One of the major challenges associated with the exploitation of unconventional hydrocarbon resources is determining the optimal stimulation design. In this sense, it is necessary to understand how the parameters and variables involved in the completion process impact on production performance; the purpose is to act on such controllable variables and, consequently, maximize production and field development efficiency. Whereas physical driven tools frequently used in the oil industry are very helpful, they always imply a set of assumptions and simplifications regarding the system or phenomenon they try to model; they also require a large amount of unavailable or expensive data to calibrate them. Generally, different combinations of model parameters could explain well production behavior and for each of these solutions the way to optimize completion and development may be different.

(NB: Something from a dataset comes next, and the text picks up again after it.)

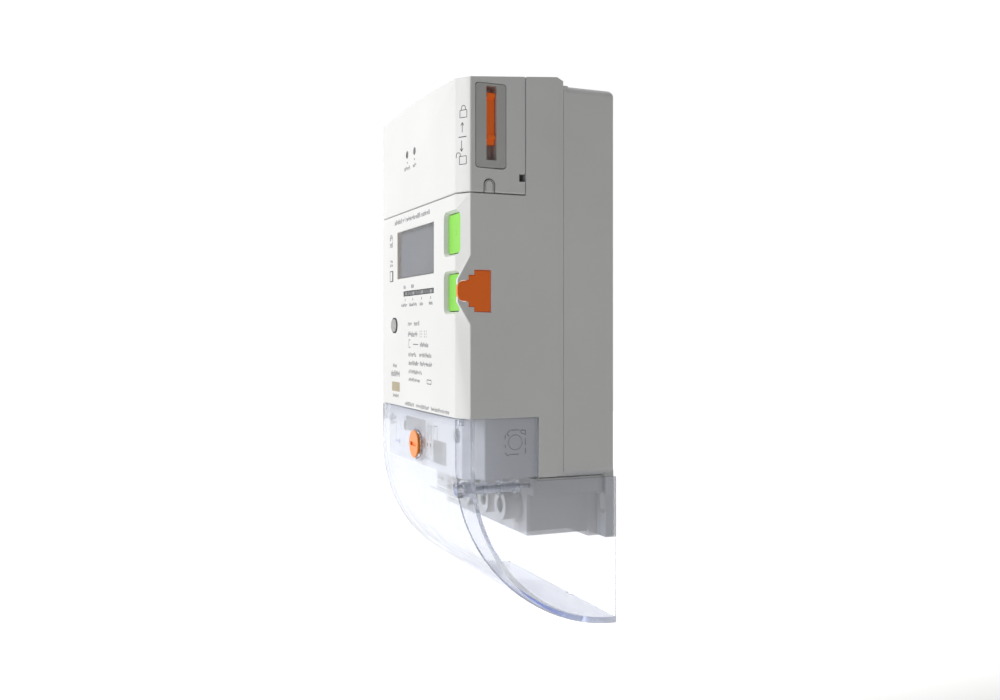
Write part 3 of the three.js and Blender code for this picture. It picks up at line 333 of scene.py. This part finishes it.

Because of these drawbacks, and the big number of unconventional wells available, data-driven workflows have gained popularity in the last years. These models represent an excellent complement to physical driven tools in the attempt to optimize the completion and development strategy in shale plays. Several publications used both parametrical and non-parametrical models in the search of the Holy Grail: a statistical model capable of predicting how stimulation design affects productivity. The aim of this paper is to develop a novel methodology to understand the relation between formation parameters, completion design variables and production performance. An artificial neural network model (ANN) was chosen for this study.
Public production and stimulation data was merged with geological and petrophysical properties maps for almost 13.000 horizontal wells landed in Eagle Ford formation. A back propagation ANN algorithm was trained with this data-set and a cross-validation criterion was used for hyper-parameters optimization. Once the optimal model was selected, a bootstrap algorithm was run to assess for uncertainty in model prediction; these models were trained to determine which part of the input space presented enough data to get a clear signal and in which part the amount of data was not enough to differentiate signal from noise.
ANN models proved to be a fine method for this purpose obtaining R-Squared values between 0.5 and 0.7 for cross-validation sets. Significant relations were observed between production performance and lateral length, true vertical depth, porosity and fracture fluid intensity.
The methodology presented in this paper introduces a novel feature in comparison to previous publications regarding model uncertainty assessment. The coupling of the ANN model with the bootstrap re-sampling technique allowed to better understand which conclusions were statistically significant and which not, a fact that proved to be vital to correctly interpret results. It was demonstrated that such methodology is a good complement to physical-driven models in the aim to comprehend the relation between formation parameters, completion design variables and production performance.